Starlite Gala, the centerpiece evening of the Starlite Project, is hosted by Antonio Banderas and has become the largest charity event in Spain. Some of the many personalities who have joined Banderas and Melanie Griffith include Daryl Hannah, Deepak Chopra, Valeria Mazza, Adriana Karembeu, Eva Longoria, Ute Ohoven and Boris Becker. All proceeds from the dinner and charity action are donated to select foundations: Lágrimas y Favores, Niños en Alegría, Cudeca, Caritas and guest foundation year.

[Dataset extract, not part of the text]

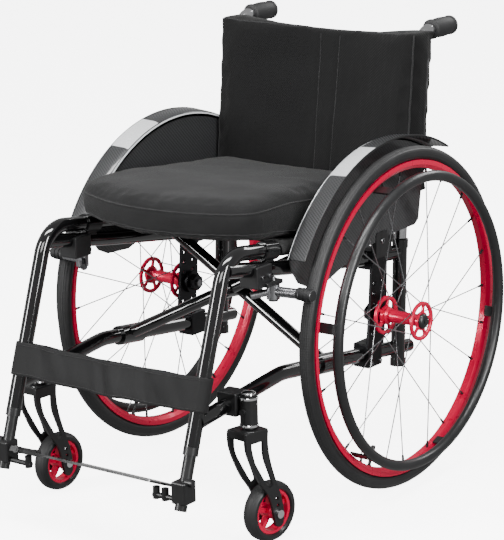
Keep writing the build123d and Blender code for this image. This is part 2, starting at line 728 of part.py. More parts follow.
def footplate():
    """A one-piece plate that flips up about a fore-and-aft hinge at its right edge."""
    x0 = PLATE_HINGE_X + KNUCKLE_R + 1.0
    face = Pos((x0 + PLATE_HALF) / 2, 0) * RectangleRounded(PLATE_HALF - x0, PLATE_DEPTH, 20.0)
    plane = Plane(origin=plate_point(0, 0, -PLATE_T / 2), x_dir=(1, 0, 0), z_dir=PLATE_N)
    slab = extrude(plane * face, amount=PLATE_T)
    barrel = rod(plate_point(PLATE_HINGE_X, -18, 0), plate_point(PLATE_HINGE_X, 18, 0), KNUCKLE_R - 0.5)
    link_plane = Plane(origin=plate_point(PLATE_HINGE_X + 6, 0, -PLATE_T / 2), x_dir=(1, 0, 0), z_dir=PLATE_N)
    link = extrude(link_plane * Rectangle(14, 36), amount=PLATE_T)
    bore = rod(plate_point(PLATE_HINGE_X, -60, 0), plate_point(PLATE_HINGE_X, 60, 0), 3.0 + RUN)
    return slab + barrel + link - bore


def foot_clamp():
    """A clamp on the leg extension with the knob of its bolt."""
    y = leg_y(CLAMP_Z)
    width = (FRONT_X - 14.0, FRONT_X + 14.0)
    clamp = block(width, (y - 15.0, y + 15.0), (CLAMP_Z - 17.0, CLAMP_Z + 20.0), 3.0)
    bolt = rod((FRONT_X + 6.0, y, CLAMP_Z + 18.0), (FRONT_X + 20.0, y, CLAMP_Z + 18.0), 6.0)
    return clamp + bolt - EXT_SOLID


def plate_rest(pads):
    """A rod from the clamp with upright studs, cut off just under the plate."""
    y = leg_y(CLAMP_Z) - 4.0
    rest = rod((178.0, y, REST_Z), (REST_END_X, y, REST_Z), 4.5)
    for x in pads:
        rest += rod((x, y, REST_Z - 6.0), (x, y, REST_Z + 14.0), 6.0)
    under = Plane(origin=plate_point(0, 0, -PLATE_T / 2 - 0.2), x_dir=(1, 0, 0), z_dir=PLATE_N)
    return rest - EXT_SOLID - extrude(under * Rectangle(500, 200), amount=60)


def footplate_hinge():
    """The right clamp with the two outer knuckles, the pin and the rest under the plate."""
    body = mirror(foot_clamp(), about=Plane.YZ)
    for s0, s1 in ((-30.0, -18.3), (18.3, 30.0)):
        body += rod(plate_point(PLATE_HINGE_X, s0, 0), plate_point(PLATE_HINGE_X, s1, 0), KNUCKLE_R)
        arm = Plane(origin=plate_point(PLATE_HINGE_X - 9.0, s0, 0), x_dir=(1, 0, 0), z_dir=PLATE_D)
        body += extrude(arm * Rectangle(18, 9), amount=s1 - s0)
    body += rod(plate_point(PLATE_HINGE_X, -31, 0), plate_point(PLATE_HINGE_X, 31, 0), 3.0)
    body -= mirror(EXT_SOLID, about=Plane.YZ)
    rest = mirror(plate_rest([REST_END_X + 6.0]), about=Plane.YZ)
    return (body + rest).solids().sort_by(SortBy.VOLUME)[-1]


def footplate_catch():
    """The left clamp with the rest for the plate's free edge."""
    rest = plate_rest([REST_END_X + 6.0, REST_END_X + 24.0])
    return (foot_clamp() + rest).solids().sort_by(SortBy.VOLUME)[-1]


parts["footplate"] = footplate()
parts["footplate_hinge"] = footplate_hinge()
parts["footplate_catch"] = footplate_catch()

# ------------------------------------------------------------------ soft parts
BACK_SPAN = (497.0, 764.0)         # lower and upper edge of the back upholstery
BACK_HALF = 207.0
BACK_DEPTH = 45.0                  # its front edges stand this far ahead of the canes


def seat_sling():
    """The seat fabric stretched over the two rails."""
    lift = RAIL_R + GAP
    y0, y1 = -266.0, 62.0
    profile = [
        (y0, rail_z(y0) + lift + 0.2),
        (y1, rail_z(y1) + lift + 0.2),
        (y1, rail_z(y1) + lift + 2.4),
        (y0, rail_z(y0) + lift + 2.4),
    ]
    return side_plate(profile, -FRONT_X - 8, FRONT_X + 8)


def seat_cushion():
    """The wedge-shaped cushion with a bowed front."""
    lift = RAIL_R + 5.2
    half, side_y, front_y, rear_y = 189.0, -318.0, -380.0, 80.0
    sides = Polyline((-half, side_y), (-half, rear_y), (half, rear_y), (half, side_y))
    bow = ThreePointArc((half, side_y), (0, front_y), (-half, side_y))
    slab = extrude(Pos(0, 0, 380) * make_face(sides + bow), amount=200)
    slab = fillet(slab.edges().filter_by(Axis.Z), 24.0)
    profile = [
        (-420.0, rail_z(-306.0) + lift + 2.0),
        (-306.0, rail_z(-306.0) + lift),
        (140.0, rail_z(140.0) + lift),
        (140.0, 512.0),
        (-200.0, 545.0),
        (-420.0, 549.0),
    ]
    return slab & side_plate(profile, -260.0, 260.0)


def backrest_cover():
    """The back upholstery: it wraps both canes and hangs back between them."""
    z0, z1 = BACK_SPAN
    lean = (cane_at(z1) - cane_at(z0)) / (z1 - z0)
    hang, thick = 52.0, 25.0
    front = ThreePointArc((-BACK_HALF, -BACK_DEPTH), (0, hang - BACK_DEPTH), (BACK_HALF, -BACK_DEPTH))
    wrap = REAR_X + CANE_R + 5.5
    wrap_y = CANE_R + 8.0
    back = ThreePointArc((wrap, wrap_y), (0, hang - BACK_DEPTH + thick), (-wrap, wrap_y))
    right = Polyline((-wrap, wrap_y), (-wrap, -CANE_R), (-BACK_HALF, -BACK_DEPTH))
    left = Polyline((BACK_HALF, -BACK_DEPTH), (wrap, -CANE_R), (wrap, wrap_y))
    section = Pos(0, cane_at(z0)) * make_face(Curve() + [front, left, back, right])
    slab = extrude(Pos(0, 0, z0) * section, amount=(z1 - z0), dir=Vector(0, lean, 1))
    ring = rod((REAR_X, cane_at(588), 588.0), (REAR_X, cane_at(608), 608.0), CANE_R + 5)
    grip_room = rod((REAR_X, 150.0, GRIP_Z), (REAR_X, 260.0, GRIP_Z), GRIP_R + 2)
    for keep in (bar(CANE_ROUTE, CANE_R + 4.6) + ring, grip_room):
        slab = slab - keep - mirror(keep, about=Plane.YZ)
    return slab.solids().sort_by(SortBy.VOLUME)[-1]


def calf_strap():
    """The calf strap: a wide band around both leg tubes."""
    z0, z1 = 250.0, 297.0
    mid = (z0 + z1) / 2
    along = Vector(0, LEG_SLOPE, 1).normalized()
    plane = Plane(origin=(0, leg_y(z0), z0), x_dir=(1, 0, 0), z_dir=along)
    outer = SlotOverall(2 * (FRONT_X + TUBE_R + 3.4), 2 * (TUBE_R + 3.4))
    inner = SlotOverall(2 * (FRONT_X + TUBE_R + 0.6), 2 * (TUBE_R + 0.6))
    return extrude(plane * (outer - inner), amount=(z1 - z0) / along.Z)


parts["seat_sling"] = seat_sling()
parts["seat_cushion"] = seat_cushion()
parts["backrest_cover"] = backrest_cover()
parts["calf_strap"] = calf_strap()


# ------------------------------------------------------------------ shared frame and export
def bounds(shapes):
    boxes = [s.bounding_box() for s in shapes]
    low = [min(getattr(b.min, a) for b in boxes) for a in "XYZ"]
    high = [max(getattr(b.max, a) for b in boxes) for a in "XYZ"]
    return low, high


LOW, HIGH = bounds(parts.values())
SHIFT_Y = -(LOW[1] + HIGH[1]) / 2

os.makedirs("parts", exist_ok=True)
for node, shape in parts.items():
    export_step(Pos(0, SHIFT_Y, 0) * shape, f"parts/{node}.step")
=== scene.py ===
"""The looks of a folding manual wheelchair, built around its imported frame.

Lengths in this file are millimetres measured from the rear axle: y = 0 is the axle, z = 0 is the
floor and x = 0 is the middle plane.  at() turns them into the frame's metres.
"""

import json
from math import cos, hypot, pi, radians, sin

import bmesh
import bpy
from mathutils import Matrix, Vector, noise
from mathutils.bvhtree import BVHTree


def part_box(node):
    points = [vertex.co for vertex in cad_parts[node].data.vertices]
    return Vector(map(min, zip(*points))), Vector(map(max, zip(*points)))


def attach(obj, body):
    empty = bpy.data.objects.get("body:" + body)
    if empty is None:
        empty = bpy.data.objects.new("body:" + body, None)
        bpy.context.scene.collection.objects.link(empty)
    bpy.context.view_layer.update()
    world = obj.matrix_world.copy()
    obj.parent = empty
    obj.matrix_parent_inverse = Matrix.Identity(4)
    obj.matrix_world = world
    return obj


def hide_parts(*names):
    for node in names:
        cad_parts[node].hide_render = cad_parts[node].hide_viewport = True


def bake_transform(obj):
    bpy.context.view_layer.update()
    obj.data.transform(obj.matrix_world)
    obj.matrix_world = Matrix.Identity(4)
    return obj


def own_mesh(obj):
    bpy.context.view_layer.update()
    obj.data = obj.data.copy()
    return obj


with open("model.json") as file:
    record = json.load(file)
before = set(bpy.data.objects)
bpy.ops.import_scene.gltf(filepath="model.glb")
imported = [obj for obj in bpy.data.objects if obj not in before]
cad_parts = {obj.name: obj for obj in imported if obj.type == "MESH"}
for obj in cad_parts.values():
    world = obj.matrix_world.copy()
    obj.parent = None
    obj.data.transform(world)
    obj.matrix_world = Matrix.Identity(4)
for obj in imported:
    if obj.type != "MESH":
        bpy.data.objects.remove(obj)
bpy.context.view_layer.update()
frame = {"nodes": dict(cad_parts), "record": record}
NODES = frame["nodes"]
MM = 0.001


def middle(node):
    low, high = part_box(node)
    return (Vector(low) + Vector(high)) / 2


AXLE = middle("left_wheel_tyre")
WHEEL_X = AXLE.x / MM
WHEEL_R = AXLE.z / MM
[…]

Financial support for the Starlite Gala is provided by sponsors with logistical support from Starlite Productions, which donates its on-site team and provides production assistance.

== Starlite Disco ==

Starlite Disco is open every night for a month, from 23 July to 23 August. It offers daily and varied programming, themed parties of all kinds, being the only outdoor disco in a natural quarry.

== Starlite Gastro ==

Starlite Festival also has an area dedicated to haute cuisine featuring food from gourmet area restaurants.

== Starlite Films ==

One night each week, the Starlite Auditorium turns into an open-air summer cinema with the largest screen in the country.

== Starlite Fashion ==

The festival also includes a number of fashion events. In previous years, Starlite hosted Gómez y Molina jewellery shows and the "Marbella Crea" event, giving young fashion designers a chance to show their work. The "Cosmic Girls" runaway featured model and designer Laura Sánchez showing her own swimwear collection, joined by her boyfriend, David Ascanio. She was accompanied by Spanish top models such as Malena Costa, Verónica Blume and Cristina Tossio.

== Starlite Art ==

In 2013, actor Jordi Mollá, El Hombre de Negro, Hubertus Von Hohenlohe and Bernardo Doral were chosen to show their work to the Starlite audience, which was well received by critics.

== Starlite Battles ==

Starlite Battles, a battle of the bands, has been held.